A Conversation withThe Smith Street Band
“Oh shit, I should text Frank”, says Wil Wagner. The Frank he’s talking about is Frank Turner, one of many British acts who are avid fans of The Smith Street Band, the Australian punks who over the last few years have managed to integrate themselves into the UK’s DIY punk scene. In that time they’ve amassed an incredibly loyal fan base because of the sheer passion they put into their live show. It’s hard to describe exactly what makes it so special, but after a Smith Street show you don’t feel like you’ve got a whole lot left to give. The openness and painful honesty that the band leave on stage each night makes it an almost spiritual experience, and although you feel spent afterwards you can’t help but smile from ear to ear.

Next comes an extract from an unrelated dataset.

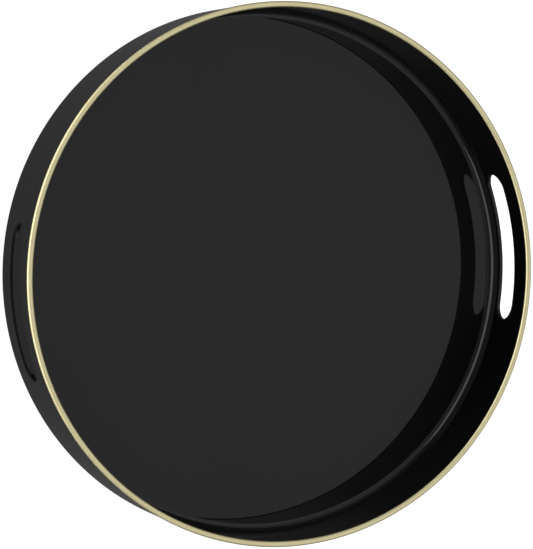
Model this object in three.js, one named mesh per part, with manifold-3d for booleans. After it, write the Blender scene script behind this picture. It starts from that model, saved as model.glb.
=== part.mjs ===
// A round serving tray, built the way a lacquered hoop tray is built: a bent wall hoop with two
// hand slots, a serving board let into a groove in the hoop, a metal capping let into the hoop's top
// edge, a cove bead sealing the inside corner, and four screwed-on rubber feet.
// Millimetres, +Z up. The origin is on the table, on the tray's axis; the hand slots face +X and -X.
import * as THREE from "three";
import { mergeVertices } from "three/addons/utils/BufferGeometryUtils.js";
import Module from "manifold-3d";

const wasm = await Module();
wasm.setup();

// ---- Driving dimensions ----

// Overall
const trayDiameter = 330; // over the capping
const trayHeight = 56.5; // table to the crest of the capping
const footStandoff = 1.5; // the feet hold the hoop's lower edge this far off the table
const fitGap = 0.3; // glue line or clearance between pieces that meet

// Wall hoop
const wallThickness = 2.8;
const lowerEdgeChamfer = 0.5;

// Serving board
const boardThickness = 4.7;
const boardLetIn = 0.8; // how far the board's edge reaches into the hoop's groove

// Capping, centred on the wall
const cappingWidth = 3.6;
const cappingSide = 0.5; // upright part of the capping's visible sides
const cappingRise = 0.9; // crown of the capping above those sides
const tongueWidth = 0.8;
const tongueDepth = 2.5;

// Cove bead in the inside corner
const coveRadius = 4;
const coveLip = 0.25; // blunt edge where the bead runs out on the wall and on the floor

// Hand slots
const slotLength = 93; // end to end, measured straight across
const slotHeight = 19.2;
const slotDrop = 17.5; // crest of the capping down to the slot's upper edge

// Feet
const footCount = 4;
const footHeight = 5.6;
const footTopDiameter = 18;
const footBottomDiameter = 15;
const footEdgeRadius = 1.2;
const footSetback = 14; // clear distance from the hoop's inner face to the foot
const footWeb = 2; // rubber left between the board and the washer

// Foot fasteners
const screwShankDiameter = 3;
const screwHeadDiameter = 5.5;
const screwHeadHeight = 1.6;
const screwHeadEdgeRadius = 0.9;
const screwTipCover = 1.4; // board left above the tip of the screw
const screwPointLength = 1;
const driveWidth = 0.7;
const driveSpan = 3;
const driveDepth = 0.9;
const washerDiameter = 7.2;
const washerThickness = 0.8;

// Smoothness of the round pieces
const ringSides = 96;
const footSides = 32;
const screwSides = 16;
const slotEndSteps = 12;
const arcSteps = 6;
const cutOverrun = 1; // how far a cutter runs past the face it opens

// ---- Places worked out from them ----

const cappingRadius = trayDiameter / 2;
const wallMiddle = cappingRadius - cappingWidth / 2;
const outerRadius = wallMiddle + wallThickness / 2;
const innerRadius = wallMiddle - wallThickness / 2;
const hoopBottom = footStandoff;
const cappingBottom = trayHeight - cappingSide - cappingRise;
const hoopTop = cappingBottom - fitGap;
const tongueBottom = cappingBottom - tongueDepth;
const boardBottom = footHeight + fitGap;
const floorLevel = boardBottom + boardThickness;
const boardRadius = innerRadius + boardLetIn;
const footRingRadius = innerRadius - footSetback - footTopDiameter / 2;
const washerTop = footHeight - footWeb - fitGap;
const screwHeadTop = washerTop - washerThickness - fitGap;
const screwHeadBottom = screwHeadTop - screwHeadHeight;
const screwTip = floorLevel - screwTipCover;
const screwHoleRadius = screwShankDiameter / 2 + fitGap;

// ---- Materials ----

const blackLacquer = new THREE.MeshStandardMaterial({ color: 0x0b0b0c, roughness: 0.08, metalness: 0 });
const satinGold = new THREE.MeshStandardMaterial({ color: 0xd8c07c, roughness: 0.35, metalness: 1 });
const blackRubber = new THREE.MeshStandardMaterial({ color: 0x1b1b1b, roughness: 0.85, metalness: 0 });
const zincSteel = new THREE.MeshStandardMaterial({ color: 0xb9bcc0, roughness: 0.35, metalness: 1 });

// ---- Shape tools ----

// Turns an outline of [radius, height] points, given anticlockwise, about the Z axis. An outline that
// starts and ends on the axis is turned as it is; any other is closed into a ring.
function revolve(outline, sides) {
  const startsOnAxis = outline[0][0] === 0;
  const loop = startsOnAxis ? outline : [...outline, outline[0]];
  const points = loop.map(([radius, height]) => new THREE.Vector2(radius, height));
  return new THREE.LatheGeometry(points, sides).rotateX(Math.PI / 2);
}

// Points of an arc about a centre, both ends included; angles in turns of PI.
function arc(centre, radius, from, to) {
  return Array.from({ length: arcSteps + 1 }, (_, step) => {
    const angle = Math.PI * (from + ((to - from) * step) / arcSteps);
    return [centre[0] + radius * Math.cos(angle), centre[1] + radius * Math.sin(angle)];
  });
}

// The closed solid of a geometry, for cutting.
function solidOf(geometry) {
  const bare = geometry.clone();
  bare.deleteAttribute("normal");
  bare.deleteAttribute("uv");
  const merged = mergeVertices(bare);
  return new wasm.Manifold(
    new wasm.Mesh({
      numProp: 3,
      vertProperties: merged.attributes.position.array,
      triVerts: new Uint32Array(merged.index.array),
    }),
  );
}

// The geometry of a body with the cutters taken out of it.
function cut(body, cutters) {
  let solid = solidOf(body);
  for (const cutter of cutters) solid = solid.subtract(solidOf(cutter));
  const made = solid.getMesh();
  const geometry = new THREE.BufferGeometry();
  geometry.setAttribute("position", new THREE.BufferAttribute(made.vertProperties, 3));
  geometry.setIndex(new THREE.BufferAttribute(made.triVerts, 1));
  const faceted = geometry.toNonIndexed();
  faceted.computeVertexNormals();
  return faceted;
}

function piece(name, geometry, material) {
  const mesh = new THREE.Mesh(geometry, material);
  mesh.name = name;
  return mesh;
}

// ---- Wall hoop ----

// A round-ended bar along X, as long as the tray is wide, which cuts both hand slots in one pass.
function handSlotCutter() {
  const radius = slotHeight / 2;
  const reach = slotLength / 2 - radius;
  const outline = new THREE.Shape();
  outline.absarc(reach, 0, radius, -Math.PI / 2, Math.PI / 2, false);
  outline.absarc(-reach, 0, radius, Math.PI / 2, (3 * Math.PI) / 2, false);
  const depth = 2 * (outerRadius + cutOverrun);
  const options = { depth, bevelEnabled: false, curveSegments: slotEndSteps };
  const bar = new THREE.ExtrudeGeometry(outline, options).translate(0, 0, -depth / 2);
  bar.rotateX(Math.PI / 2).rotateZ(Math.PI / 2);
  return bar.translate(0, 0, trayHeight - slotDrop - radius);
}

function wallHoop() {
  const tongueSlotHalf = tongueWidth / 2 + fitGap;
  const tongueSlotBottom = tongueBottom - fitGap;
  const boardSlotRadius = boardRadius + fitGap;
  const outline = [
    [outerRadius - lowerEdgeChamfer, hoopBottom],
    [outerRadius, hoopBottom + lowerEdgeChamfer],
    [outerRadius, hoopTop],
    [wallMiddle + tongueSlotHalf, hoopTop],
    [wallMiddle + tongueSlotHalf, tongueSlotBottom],
    [wallMiddle - tongueSlotHalf, tongueSlotBottom],
    [wallMiddle - tongueSlotHalf, hoopTop],
    [innerRadius, hoopTop],
    [innerRadius, floorLevel + fitGap],
    [boardSlotRadius, floorLevel + fitGap],
    [boardSlotRadius, boardBottom - fitGap],
    [innerRadius, boardBottom - fitGap],
    [innerRadius, hoopBottom + lowerEdgeChamfer],
    [innerRadius + lowerEdgeChamfer, hoopBottom],
  ];
  return piece("wall_hoop", cut(revolve(outline, ringSides), [handSlotCutter()]), blackLacquer);
}

// ---- Serving board ----

// Where each foot is centred: between the hand slots and the tray's other two sides.
function footPlaces() {
  return Array.from({ length: footCount }, (_, index) => {
    const angle = (2 * Math.PI * (index + 0.5)) / footCount;
    return [footRingRadius * Math.cos(angle), footRingRadius * Math.sin(angle)];
  });
}

function servingBoard() {
  const disc = (radius, bottom, top) => [[0, bottom], [radius, bottom], [radius, top], [0, top]];
  const board = revolve(disc(boardRadius, boardBottom, floorLevel), ringSides);
  const hole = disc(screwHoleRadius, boardBottom - cutOverrun, screwTip + fitGap);
  const holes = footPlaces().map(([x, y]) => revolve(hole, screwSides).translate(x, y, 0));
  return piece("serving_board", cut(board, holes), blackLacquer);
}

// ---- Capping and cove bead ----

function rimCapping() {
  const half = cappingWidth / 2;
  const shoulder = cappingBottom + cappingSide;
  const crownRadius = (half * half + cappingRise * cappingRise) / (2 * cappingRise);
  const lean = Math.asin(half / crownRadius) / Math.PI;
  const crown = arc([wallMiddle, trayHeight - crownRadius], crownRadius, 0.5 - lean, 0.5 + lean);
  const outline = [
    [wallMiddle + tongueWidth / 2, cappingBottom],
    [wallMiddle + half, cappingBottom],
    [wallMiddle + half, shoulder],
    ...crown.slice(1, -1),
    [wallMiddle - half, shoulder],
    [wallMiddle - half, cappingBottom],
    [wallMiddle - tongueWidth / 2, cappingBottom],
    [wallMiddle - tongueWidth / 2, tongueBottom],
    [wallMiddle + tongueWidth / 2, tongueBottom],
  ];
  return piece("rim_capping", revolve(outline, ringSides), satinGold);
}

function cornerCove() {
  const back = innerRadius - fitGap;
  const base = floorLevel + fitGap;
  const outline = [
    [back - coveLip - coveRadius, base],
    [back, base],
    [back, base + coveLip + coveRadius],
    ...arc([back - coveLip - coveRadius, base + coveLip + coveRadius], coveRadius, 0, -0.5),
  ];
  return piece("corner_cove", revolve(outline, ringSides), blackLacquer);
}

// ---- Feet and their fasteners ----

function foot(number) {
  const recess = washerDiameter / 2 + fitGap;
  const bottom = footBottomDiameter / 2;
  const outline = [
    [recess, 0],
    ...arc([bottom - footEdgeRadius, footEdgeRadius], footEdgeRadius, -0.5, 0),
    [footTopDiameter / 2, footHeight],
    [screwHoleRadius, footHeight],
    [screwHoleRadius, footHeight - footWeb],
    [recess, footHeight - footWeb],
  ];
  return piece(`foot_${number}`, revolve(outline, footSides), blackRubber);
}

function footWasher(number) {
  const washerBottom = washerTop - washerThickness;
  const outline = [
    [screwHoleRadius, washerBottom],
    [washerDiameter / 2, washerBottom],
    [washerDiameter / 2, washerTop],
    [screwHoleRadius, washerTop],
  ];
  return piece(`foot_washer_${number}`, revolve(outline, footSides), zincSteel);
}

function footScrew(number) {
  const head = screwHeadDiameter / 2;
  const shank = screwShankDiameter / 2;
  const edge = screwHeadEdgeRadius;
  const outline = [
    [0, screwHeadBottom],
    ...arc([head - edge, screwHeadBottom + edge], edge, -0.5, 0),
    [head, screwHeadTop],
    [shank, screwHeadTop],
    [shank, screwTip - screwPointLength],
    [0, screwTip],
  ];
  const driveCentre = screwHeadBottom + (driveDepth - cutOverrun) / 2;
  const blade = () => new THREE.BoxGeometry(driveSpan, driveWidth, driveDepth + cutOverrun);
  const angles = [0, Math.PI / 2];
  const drives = angles.map((angle) => blade().rotateZ(angle).translate(0, 0, driveCentre));
  return piece(`foot_screw_${number}`, cut(revolve(outline, screwSides), drives), zincSteel);
}

// ---- The tray ----

const tray = new THREE.Group();
tray.name = "serving_tray";
tray.add(wallHoop(), servingBoard(), rimCapping(), cornerCove());
footPlaces().forEach(([x, y], index) => {
  const place = new THREE.Group();
  place.position.set(x, y, 0);
  place.add(foot(index + 1), footWasher(index + 1), footScrew(index + 1));
  tray.add(place);
});

export default tray;
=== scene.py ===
"""Round lacquered serving tray: fine meshes, finishes and a studio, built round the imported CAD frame."""

import math

import bmesh
import bpy
from bpy.props import FloatProperty, FloatVectorProperty, IntProperty, PointerProperty
from mathutils import Matrix, Vector


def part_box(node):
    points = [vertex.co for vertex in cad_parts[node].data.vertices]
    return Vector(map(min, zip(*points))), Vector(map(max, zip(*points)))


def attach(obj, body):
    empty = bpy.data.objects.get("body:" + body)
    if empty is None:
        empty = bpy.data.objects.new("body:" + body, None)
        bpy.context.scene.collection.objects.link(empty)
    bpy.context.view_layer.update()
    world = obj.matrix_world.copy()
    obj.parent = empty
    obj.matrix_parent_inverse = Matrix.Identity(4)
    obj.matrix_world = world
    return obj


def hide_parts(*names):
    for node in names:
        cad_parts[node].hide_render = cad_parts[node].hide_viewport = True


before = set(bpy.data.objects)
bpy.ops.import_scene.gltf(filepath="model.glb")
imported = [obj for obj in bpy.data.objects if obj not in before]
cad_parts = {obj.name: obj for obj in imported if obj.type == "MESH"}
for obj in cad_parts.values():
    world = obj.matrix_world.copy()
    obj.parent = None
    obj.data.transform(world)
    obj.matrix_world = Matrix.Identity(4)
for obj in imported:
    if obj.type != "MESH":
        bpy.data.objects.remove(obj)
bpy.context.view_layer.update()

bl_info = {
    "name": "Round Serving Tray",
    "version": (1, 0, 0),
    "blender": (4, 5, 0),
    "location": "View3D > Sidebar > Serving Tray",
    "description": "Makes a gloss black hoop tray with a gold capping, hand slots and rubber feet",
    "category": "Add Mesh",
}

MM = 0.001
BODY = "root"
FOOT_NUMBERS = (1, 2, 3, 4)
HALF_TURN = math.pi
QUARTER_TURN = math.pi / 2
WHITE = (1.0, 1.0, 1.0, 1.0)
NEAR_LIGHT = "near_softbox"
SMALL_EDGE = 0.12 * MM  # easing of thin metal edges
CUT_OVERRUN = 1.0 * MM  # how far a cutter runs past the face it opens
UNDERSIDE_IOR = 1.5


# ---------------------------------------------------------------- sizes read from the frame


def radius_of(point):
    """Distance of a point from the tray's axis."""
    return math.hypot(point[0], point[1])


def points_of(node):
    """The points of a CAD node."""
    return [vertex.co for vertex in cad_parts[node].data.vertices]


def points_on_rim(node, low, high):
    """The points of a CAD node on its own outermost face, between two heights."""
    facet_depth = 0.15 * MM
    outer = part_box(node)[1].x - facet_depth
    return [p for p in points_of(node) if radius_of(p) > outer and low < p.z < high]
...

That might seem like bullshit, but I once saw them 6 times in a month and loved them more each time; they’re not a normal band.
Today they’re playing a sold out show at The Lexington and me and Wil, the band’s lead singer, are sat on the fire escape above the venue. They got into London from Australia yesterday so they’re still pretty jetlagged, but this isn’t too unusual as the band have been touring Australia, Europe and America pretty much non-stop since the release of 2014’s excellent Throw Me In The River. This hasn’t stopped them releasing new music though, notably dropping Wipe That Shit Eating Grin Off Your Punchable Face in January. It’s a 7 inch single about the horrific treatment of refugees and asylum seekers by the Australian government, with the profits being donated to various charities, so it feels rather apt to discuss that in light of the events that have taken place in Calais this past week.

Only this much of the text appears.